Dear Jason Gray,

I stand by the assertion that all poetry and religions are a cry in the dark towards the endless something that we can’t reach. Radiation King is a violent smash of the most basic parts of our being into that void of dark matter, of beginning and ending, of whatever next is. In the poem “THE VISIBLE SPECTRA”, you actually name this uncertain variable and complicate it: “The latest math finds ninety-five percent / Of the universe subluminous: dark matter, / Dark energy. We don’t know what it is, / Except it isn’t dark.” This dark, endless mystery is no longer dark. It is made into something familiar through your words. You bring the abstract expansive dark to the light, describing what can only be described as nothingness, as we sing along to this explosive, scientifically generated poetry.
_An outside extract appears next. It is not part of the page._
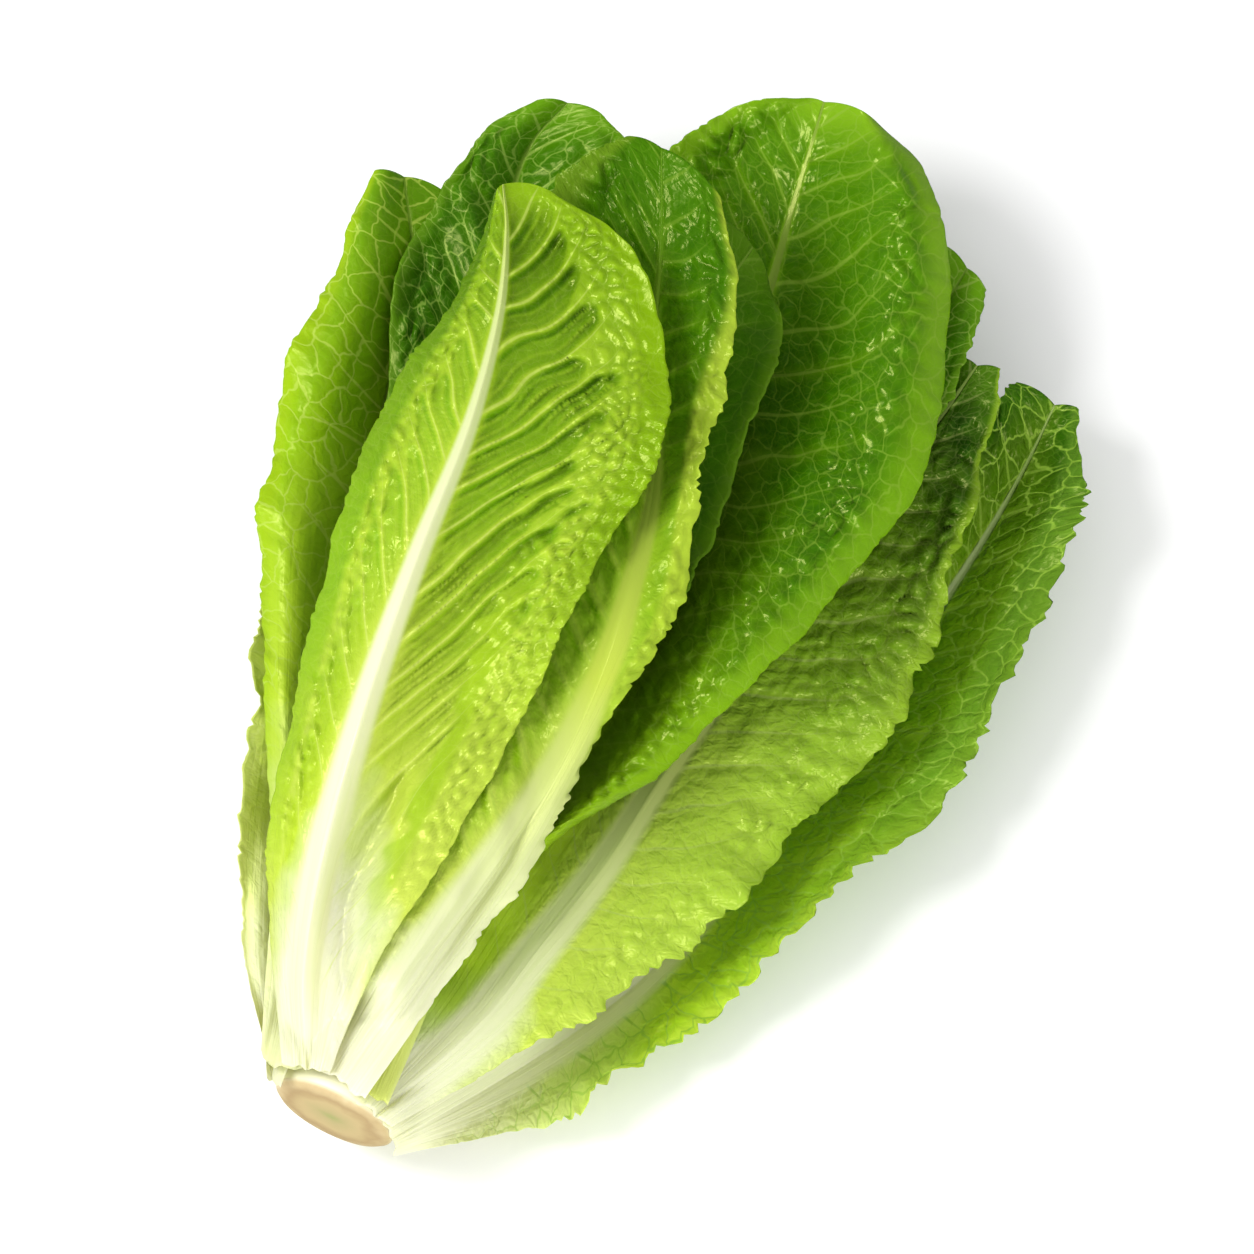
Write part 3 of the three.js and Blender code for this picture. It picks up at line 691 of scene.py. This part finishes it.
bmesh.ops.remove_doubles(bm, verts=bm.verts, dist=1e-6)
bmesh.ops.subdivide_edges(bm, edges=bm.edges, cuts=2, use_grid_fill=True)
bmesh.ops.recalc_face_normals(bm, faces=bm.faces)
bmesh.ops.translate(bm, verts=bm.verts, vec=(SHIFT[0] / 1000, SHIFT[1] / 1000, BUTT / 1000))
stem_mesh = bpy.data.meshes.new("stem_core")
bm.to_mesh(stem_mesh)
bm.free()
stem_mesh.polygons.foreach_set("use_smooth", [True] * len(stem_mesh.polygons))
stem = bpy.data.objects.new("stem_flesh", stem_mesh)
scene.collection.objects.link(stem)
flesh = bpy.data.materials.new("cut stem")
flesh.use_nodes = True
g = Graph(flesh.node_tree)
cut = flesh.node_tree.nodes["Principled BSDF"]
spot = g.node("TexCoord").outputs["Object"]
# millimetres from the stem's axis, with a wobble so that no ring is round
from_axis = g.tree.nodes.new("ShaderNodeVectorMath")
from_axis.operation = "MULTIPLY_ADD"
g.put(from_axis.inputs[0], spot)
from_axis.inputs[1].default_value = (1000, 0, 1000)
from_axis.inputs[2].default_value = (-SHIFT[0], 0, -BUTT)
wobble = g.noise(from_axis.outputs[0], 0.16, 5.0)
size = g.tree.nodes.new("ShaderNodeVectorMath")
size.operation = "LENGTH"
g.put(size.inputs[0], from_axis.outputs[0])
ring = g.math("ADD", size.outputs["Value"], g.math("MULTIPLY", wobble, WOBBLE))
ring = g.math("DIVIDE", ring, CUT_REACH)
browned = g.ramp(ring, [linear(c) for c in CUT], (0.12, 0.3, 0.5, 0.66, 0.8, 0.95))
# only the cut is browned; behind it the flesh is cream
back = g.node("SeparateXYZ", Vector=spot).outputs[1]
behind = g.step(back, (SHIFT[1] - 1.6) / 1000, (SHIFT[1] - 0.2) / 1000)
g.put(cut.inputs["Base Color"], g.mix(behind, browned, linear((238, 236, 205))))
cut.inputs["Roughness"].default_value = 0.55
stem_mesh.materials.append(flesh)
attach(stem, "root")
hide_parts("stem_core")
# the leaves that follow are laid on the stem too
bearing = np.linspace(0, 2 * pi, 240)[:, None]
reach = np.linspace(-2.6, 50, 160)[None]
radius = np.interp(reach, [y for _, y in STEM[1:]], [r for r, _ in STEM[1:]])
around = np.stack([radius * np.cos(bearing), reach + 0 * bearing, radius * np.sin(bearing)], -1)
raise_pile(around @ RIGHT, around @ UP, around @ SIGHT)

# ---- Leaves round the stem ------------------------------------------------------------------------
# The rest of the head, from the lowest leaf to the topmost: each grows from the stem, and rests on
# those before it. Colours are display colours.

# Outer right leaf: the lowest on the right, dark with a pale net over its blisters, deeply lobed and
# toothed, with its long white rib along the lower edge.
leaf(
    "outer_right_leaf",
    dict(
        raised=[(240, 240, 205), (212, 234, 78), (180, 220, 52), (64, 118, 10)],
        hollow=[(225, 230, 160), (184, 218, 44), (130, 184, 18), (24, 76, 4)],
        rib=[(244, 244, 220), (240, 241, 206), (160, 188, 100)], vein=(160, 200, 70), rim=(112, 158, 46),
        spacing=15.0, cell=6.5, net=0.85, fine=0.12, lateral=0.75, blister=0.5, wrinkle=0.0, gloss=0.45,
    ),
    rib=[6, 17], belly=[[0.5, 0.5, -2], [0.55, 0.55, -2]], wave=[2.6, 4.5],
    rows=[
        [[13.5, 4, 41], [18.5, 0.5, 32], [20.5, -3, 24]],
        [[24, 28, 28], [34, 22, 13], [43, 13, 15]],
        [[34, 58, 29], [49, 46, 5], [62, 33, 16]],
        [[44, 90, 30], [61, 72, 2.5], [80, 68, 20]],
        [[54, 122, 30], [70, 106, 2], [97, 111, 25]],
        [[62, 156, 30], [78, 140, 2], [112, 150, 28]],
        [[68, 192, 31], [85, 174, 3], [115, 184, 30]],
        [[72, 222, 31], [90, 208, 10], [110, 222, 31]],
        [[75, 246, 32], [92, 234, 17], [107, 241, 31]],
        [[80, 257, 29], [92, 256, 24], [99, 258, 28]],
    ],
    fine=(240, 92), seed=30, slant=(0.7, 0.5), ridge=(1.0, 0.9), bubble=(1.4, 7.0), frill=2.4,
    lobes=(3.4, 12), teeth=3.0,
    paint=lambda S, T, along: dict(rim=0.7 * ease(S, 0.5, 0.75) * ease(T, 0.3, 0.6)),
)

# Outer left leaf: a pale leaf whose edge follows the left side of the head, nearly smooth, with a
# toothed margin.
leaf(
    "outer_left_leaf",
    dict(
        raised=[(245, 245, 222), (236, 242, 160), (214, 228, 100), (176, 206, 50)],
        hollow=[(240, 242, 205), (222, 234, 120), (190, 214, 60), (146, 186, 26)],
        rib=WHITE_RIB, vein=(232, 238, 170), rim=(214, 226, 120), net=0.2, blister=0.15, wrinkle=0.1,
    ),
    rib=[5, 14], belly=[[0.5, 0.5, -1], [0.5, 0.5, -1]], wave=[1.8, 4.5],
    rows=[
        [[-21.5, 4, 37], [-19.5, 2, 30], [-16, 0, 24]],
        [[-42, 27, 29], [-29, 27, 20], [-19, 32, 22]],
        [[-55, 52, 33], [-39, 52, 19], [-27, 58, 22]],
        [[-64, 76, 38], [-48, 78, 20], [-34, 86, 22]],
        [[-73, 100, 41], [-56, 104, 22], [-42, 114, 23]],
        [[-80, 126, 43], [-63, 132, 24], [-49, 142, 25]],
        [[-86, 154, 45], [-70, 158, 28], [-56, 168, 27]],
        [[-88, 180, 45], [-77, 182, 34], [-63, 192, 31]],
        [[-85, 196, 45], [-81, 198, 41], [-75, 200, 38]],
    ],
    fine=(180, 56), seed=40, ridge=(0.3, 0.3), bubble=(0.3, 5.0), frill=1.8, lobes=(2.4, 12), teeth=1.8,
)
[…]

You look down so closely at the cells of your own reality that it quickly becomes recognizable as anyone’s cells. The amount of care and thoughtfulness and personality that goes into the choice of each description brings the reader closer to what you see, and closer to the way we might see the world. It becomes important that it is my cells that you are talking about because it is so urgent the way you are conveying the message. This book already feels necessary, but your tone of urgency makes it seem even more important that we read it. The exaltation of the smallest, most irreplaceable pieces of our being: the atom. Treated as if they are to be respected and feared, little gods. Hydrogen bombs are more human than humans in this post-apocalyptic daydream. Someone had to write this in the terrifying, increasingly pre-apocalyptic world we live in. I’m grateful you were the one to do it. Who else could have held the drama and desperation in: “By the time Andromeda /Is our permanent firework, someone /Is watching us, and we are ghosts.” For the empathy of: “but death is not a rabbit/ Pulled from your coat on a crowded subway”.

The tone drifts from solemn and desperate, as in “RED”, to satirical, as in “US RADIUM’S FINEST PERSONNEL MAN TO THE NEW RECRUITS”. The former using words like “scratching at the walls” and “The Wolf can see you / Riding Hood so run / Run run, run Red run” twisting the tone to life or death. The latter of the two, with death, apocalypse, radiation, and quiet violence permeating every pore, feels undeniably like a fresh White Noise (by Don Delillo).

“COLOR IS AN EVENT” marks the center of the book, and continues your cry into the darkness, into the unknown, towards the end. In this section, the specific detail makes me feel as though I am walking in to your fever dream and waking up in my own. All the details are so specific and thoughtful that we can see it as clearly as if it was our own thought, but it feels so personal it must be a dream. Each poem feels almost like an obituary in the wake of the impossibility of tomorrow.

Blue: “Oh sweet shipwreck. / I would de-blue you stitch / By stitch, raise the bluest flame from your skin / With every kiss, flood and loose every vein / Until all left is your cloud-breaking peak.”

Violet: “A little massacre, or, a massacre / Of little things, the slow lurch of sea snails / Made them immensely catchable.” You make it seem so obvious, and yet so specific and absurd, we could never have thought of it. Of course this is what blue is the most. Of course violet is a massacre.

The book finally implodes into itself in the last section: “ATOMS”. Small breaths of words mark the beginning of each page, without title and in a consistent recognizable form, beginning only with “You have to start / Somewhere.” You bring us to the ocean, bring us back and back and back until we see the way you see. There is always that desperation, the need to “Clutch for anything.” The sea is the only thing left to save us, the thing that will bring us “To know if we’d corrode / Or heal.”

This book showed me that “The Universe is not collapsing back”, and somehow combines us all into a single atom that is the same. I feel the urgency. I feel the threat, without feeling hopeless. There is always connection.

Thank you for this cry,

Thank you for connecting us all so thoughtfully,

Death feels like delight in this collection,

Haley Morton

 


Haley Morton is a poetry student at the University of South Florida. Her work often centers around the experience of women, and the search for identity. She lives in Tampa, FL.